Today there are tens of thousands of Rooms. Shilling shows me a Room where the Guide gives tours of historical maps of Bath, mixing in old photos for context. Another, “Eleanor’s Knitting Room” curates knitting patterns. The Guide alternating between knitting tips and cultural critiques.

Leith has a bookmarked collection of retro-gaming Rooms. Doom WAD teardowns and classic speed-runs analysis for the most part.

In my own collection, my favourite is a Room showing a rota of Japanese manhole cover designs, the Guide an expert on Japanese art and infrastructure. I often have this one a second screen whilst writing. The lobby wait time is regularly over an hour. Shilling asks me to share that one with him.

LEITH: “There are no discovery tools in Guide. That was deliberate from the start. Strictly no search engine. Want to find a Room? You’ll need to be invited by a Guide or grab a link from a friend”.

SHILLING: “Our approach has been to allow the service to grow within the bounds of existing communities. We originally marketed the site to family groups, and an older demographic. The UK and US were late adopters, the service was much more popular elsewhere for a long time. Things really took off when the fandoms grabbed hold of it.”

An ecosystem of recommendation systems, reviews and community Room databases has grown up around the service. I asked whether that defeated the purpose of not building those into the core app?

LEITH: “It’s about power. If we ran those features then it would be our algorithms. Our choice. We didn’t want that.”

SHILLING: “We wanted the community to decide how to best use GUIDE as social glue. There’s so many more creative ways in which people interact with and use the platform now”.

The two decline to get into discussion of the commercial success of GUIDE. It’s well-documented that the two have become moderately wealthy from the service. More than enough to cover that rent in the city centre. Shilling only touches on it briefly:

SHILLING: “No ads and a subscription-based service has kept us honest. The goal was to pay the bills while running a service we love. We’ve shared a lot of that revenue back with the community in various ways”.
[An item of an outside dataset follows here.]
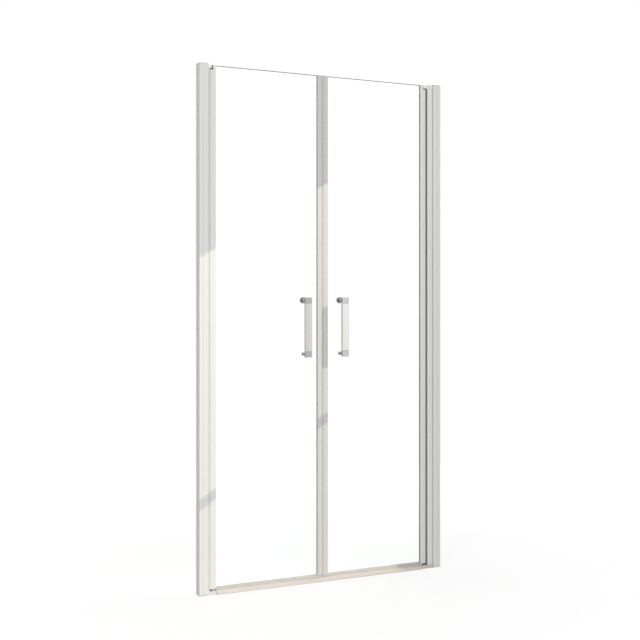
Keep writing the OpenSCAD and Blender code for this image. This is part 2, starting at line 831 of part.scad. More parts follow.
module left_inner_knob() { on_left() inner_knob(); }
module right_inner_knob() { inner_knob(); }

left_wall_profile();
right_wall_profile();
left_wall_cap();
right_wall_cap();
left_jamb_profile();
right_jamb_profile();
threshold_rail();
left_top_bracket();
right_top_bracket();
left_bottom_bracket();
right_bottom_bracket();
left_top_bush();
right_top_bush();
left_bottom_bush();
right_bottom_bush();
bracket_screws();
clamp_screws();
left_hinge_profile();
right_hinge_profile();
left_hinge_seal();
right_hinge_seal();
left_hinge_gasket();
right_hinge_gasket();
left_top_pin();
right_top_pin();
left_bottom_pin();
right_bottom_pin();
left_top_hinge_cap();
right_top_hinge_cap();
left_bottom_hinge_cap();
right_bottom_hinge_cap();
left_glass_panel();
right_glass_panel();
left_closing_gasket();
right_closing_gasket();
left_closing_profile();
right_closing_profile();
left_magnet_seal();
right_magnet_seal();
left_magnet_strip();
right_magnet_strip();
left_closing_top_cap();
right_closing_top_cap();
left_closing_bottom_cap();
right_closing_bottom_cap();
left_drip_seal();
right_drip_seal();
left_handle_bar();
right_handle_bar();
left_handle_top_block();
right_handle_top_block();
left_handle_bottom_block();
right_handle_bottom_block();
left_handle_screws();
right_handle_screws();
left_handle_washers();
right_handle_washers();
left_inner_knob();
right_inner_knob();
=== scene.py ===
"""Finishes, fittings and studio for the double pivot shower door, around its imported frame.

Lengths are in metres in the frame's own axes: X runs along the door, Z is up and -Y faces outwards.
"""

import math

import bmesh
import bpy
import numpy as np
from bpy.props import FloatProperty, FloatVectorProperty, PointerProperty
from bpy.types import Operator, Panel, PropertyGroup
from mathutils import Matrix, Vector
from mathutils.geometry import tessellate_polygon


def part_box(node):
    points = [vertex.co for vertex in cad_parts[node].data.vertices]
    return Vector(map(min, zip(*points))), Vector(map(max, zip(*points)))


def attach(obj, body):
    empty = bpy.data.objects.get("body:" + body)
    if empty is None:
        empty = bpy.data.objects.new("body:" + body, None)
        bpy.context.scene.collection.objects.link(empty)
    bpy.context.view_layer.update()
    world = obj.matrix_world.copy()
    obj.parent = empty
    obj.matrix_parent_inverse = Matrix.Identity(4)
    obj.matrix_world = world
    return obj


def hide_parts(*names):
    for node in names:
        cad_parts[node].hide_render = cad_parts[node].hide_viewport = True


bl_info = {
    "name": "Double Pivot Shower Door",
    "version": (1, 0, 0),
    "blender": (4, 5, 0),
    "location": "3D View > Sidebar > Shower Door",
    "description": "Dresses the shower door's frame with finishes, rounded fittings, seals and a studio",
    "category": "Object",
}

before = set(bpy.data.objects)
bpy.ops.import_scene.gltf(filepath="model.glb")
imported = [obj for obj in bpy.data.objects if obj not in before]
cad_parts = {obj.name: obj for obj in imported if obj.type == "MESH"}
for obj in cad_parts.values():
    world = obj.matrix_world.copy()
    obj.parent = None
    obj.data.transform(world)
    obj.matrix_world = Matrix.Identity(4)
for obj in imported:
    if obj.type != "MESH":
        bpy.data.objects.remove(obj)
MM = 0.001
SIDES = ("left", "right")

# Points round a turned piece, on a rounded corner and along a seal's fin, and sides of a screw's socket
ROUND_STEPS = 48
CORNER_STEPS = 5
FIN_STEPS = 7
HEX_SIDES = 6

# Share of a corner's radius that is left where a block's end is flat, so that no two points meet
CORNER_REST = 0.02

# Edges between faces that turn by less than this are shaded smooth
SMOOTH_ANGLE = math.radians(35)

# A screw socket's floor: where its faces start, as a share of its width, and where it lies, as a share
# of a button head's height or as a depth in a flush head
SOCKET_HUB = 0.2
SOCKET_FLOOR = 0.4
FLUSH_SOCKET_DEPTH = 1.4 * MM

# How near a face must be for painted shade to darken a seam, on the upright profiles and on the rail,
# and the rays that look
PROFILE_SEAM = 8 * MM
RAIL_SEAM = 4 * MM
SEAM_RAYS = 8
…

Photo by Jacques Bopp on Unsplash. https://unsplash.com/photos/pvtA7r3jBTc

SLOW WEB

GUIDE can be situated within the Slow Web movement. There are a host of services offering quieter online experiences. Videos of walks through foreign cities. Live feeds from orbiting satellites and VR outposts mounted on marine buoys and in wild locations around the world. Social features as bolt-on features. But GUIDE’s focus on the curation of small spaces, story telling and shared discovery sets it apart.

Of course, all of this was possible before. YouTube and Twitch supported broadcasts and streaming for years, and many people used them in similar ways. But the purposeful design of a more dedicated interface highlights how constraints can shape a community and spark creativity. Removal of many of the asymmetries inherent in the design of those older platforms has undoubtedly helped.

While we finished the last of the tea, I asked them what they thought made the service successful.

SHILLING: “You can find, watch and listen to any of the material that people are sharing in GUIDE on the open web. Just Google it. But I don’t think people just want more content. They want context. And its people that bring that context to life. You can find Rooms now where there’s a relay of Guides running 24×7. Each Guide highlighting different aspects of the exact same collection. Costume design, narrative arcs and character bios. Historical and cultural significance. Personal stories. There’s endless context to discover around the same content. That’s what fandoms have understood for years.”

LEITH: “People just like stories. We gave them a place to tell them. And an opportunity to listen.”